I always wonder how much volunteer/voluntour organizations listen to their volunteers. It seems like a no-brainer—the volunteers are on the ground doing the job, they’re a voluntour organization’s bread and butter—and yet, in many cases considering the opinions of the volunteers is an afterthought. Voluntour organizations have a lot to think about. They’re managing projects in communities where local people may or may not agree with their methods. They’re fundraising, politicking, and promoting their companies. Still, at the heart of every good volunteer organization are the volunteers themselves.

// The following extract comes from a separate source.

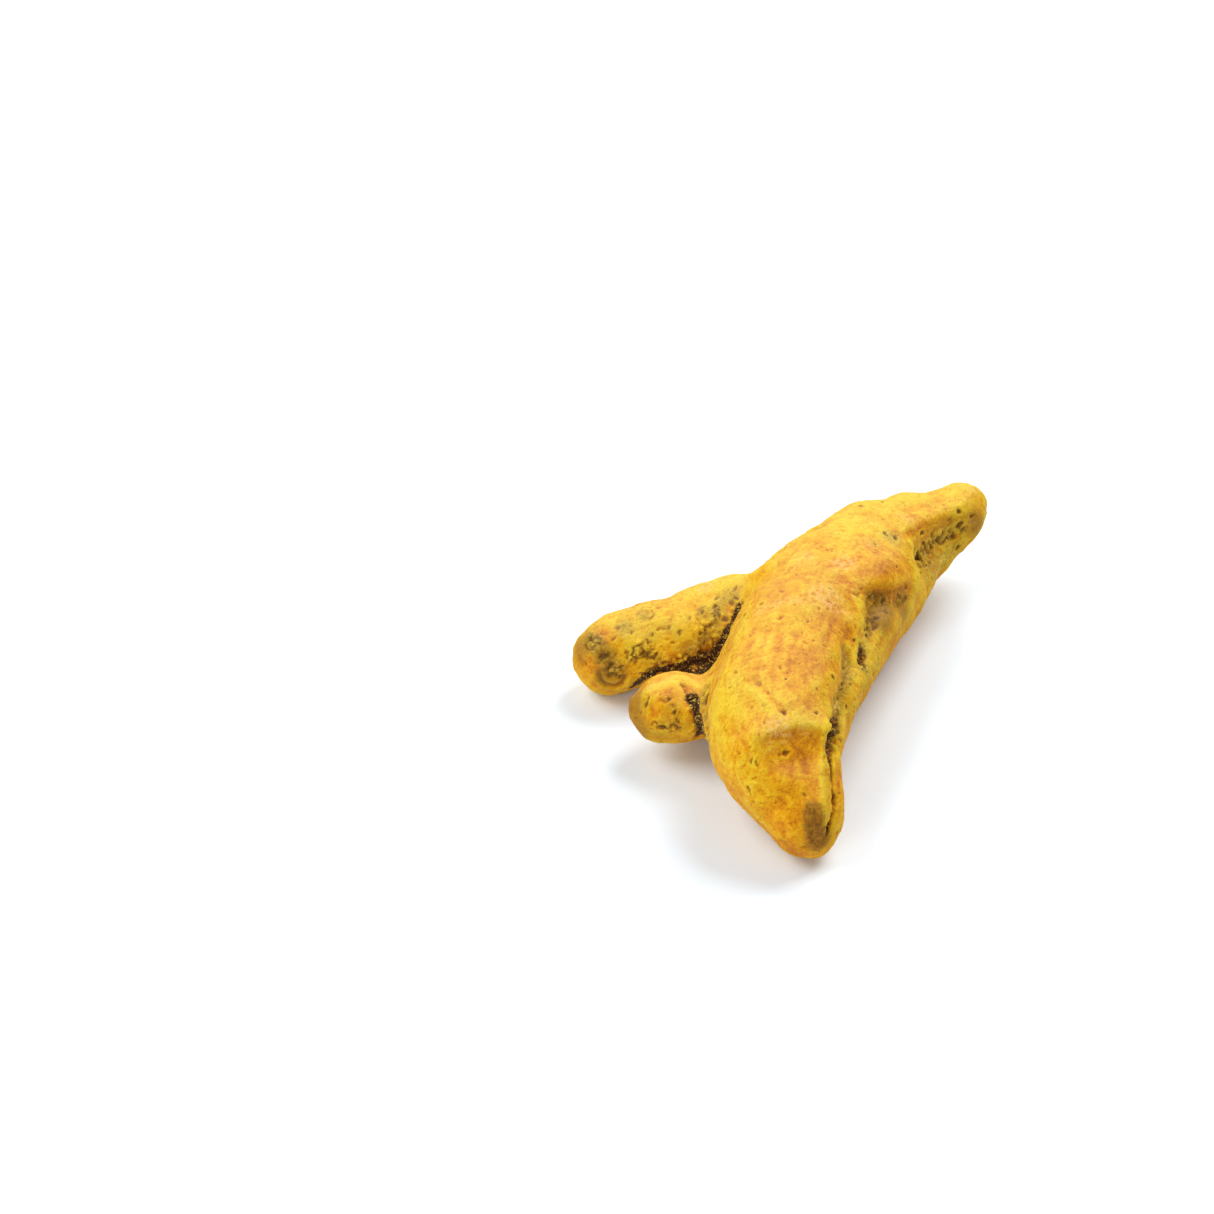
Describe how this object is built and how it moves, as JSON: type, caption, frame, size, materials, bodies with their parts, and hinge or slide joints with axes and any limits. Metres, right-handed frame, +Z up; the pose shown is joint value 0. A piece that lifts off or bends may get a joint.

Globe Aware, a 15-year-old volunteer organization, seem to have their values firmly planted in the right places. Their name epitomizes their mission: to actively and compassionately empower communities by helping to create “renewable, sustainable programs.” They aim to “promote cultural awareness and/or promote sustainability” with every project. Their focus is on self-reliance, not charity. And, they recognize the critical importance of volunteer feedback in designing their initiatives and their policy. They review volunteer feedback weekly to incorporate suggested changes. They also maintain constant communication with communities to monitor progress and to address any potential problems as they arise. Globe aware is a non-profit.
I am a big fan of Globe Aware because they have a functional model based on responsibility. They choose safe communities with genuine needs and “significant cultural differences from the typical North American lifestyle.” This may sound strange, but it’s honest and makes perfect sense: if the goal of an organization is both to help the needy and to provide unique cultural experiences for its volunteers, its projects must of necessity be located in foreign places with distinctly different cultures from our own. Lastly, the communities must welcome Globe Aware’s involvement.
One of the most important lessons international volunteers learn is to respect a variety of lifestyles and cultures. Global citizens must learn from experience how to break down language barriers and how to embrace differences. I don’t believe these are lessons that can be learned in any other way and Globe Aware doesn’t either. They work to build the global citizen but they don’t do it in a vacuum: their outreach, marketing, and branding have made them a giant in the voluntour industry. They’ve partnered with other organizations like Travelocity’s Travel for Good, ServiceWorld, Building Bridges Coalition and even the United Nations Economic and Social Council. They’re also active on social networks and host journals from past volunteers on their website.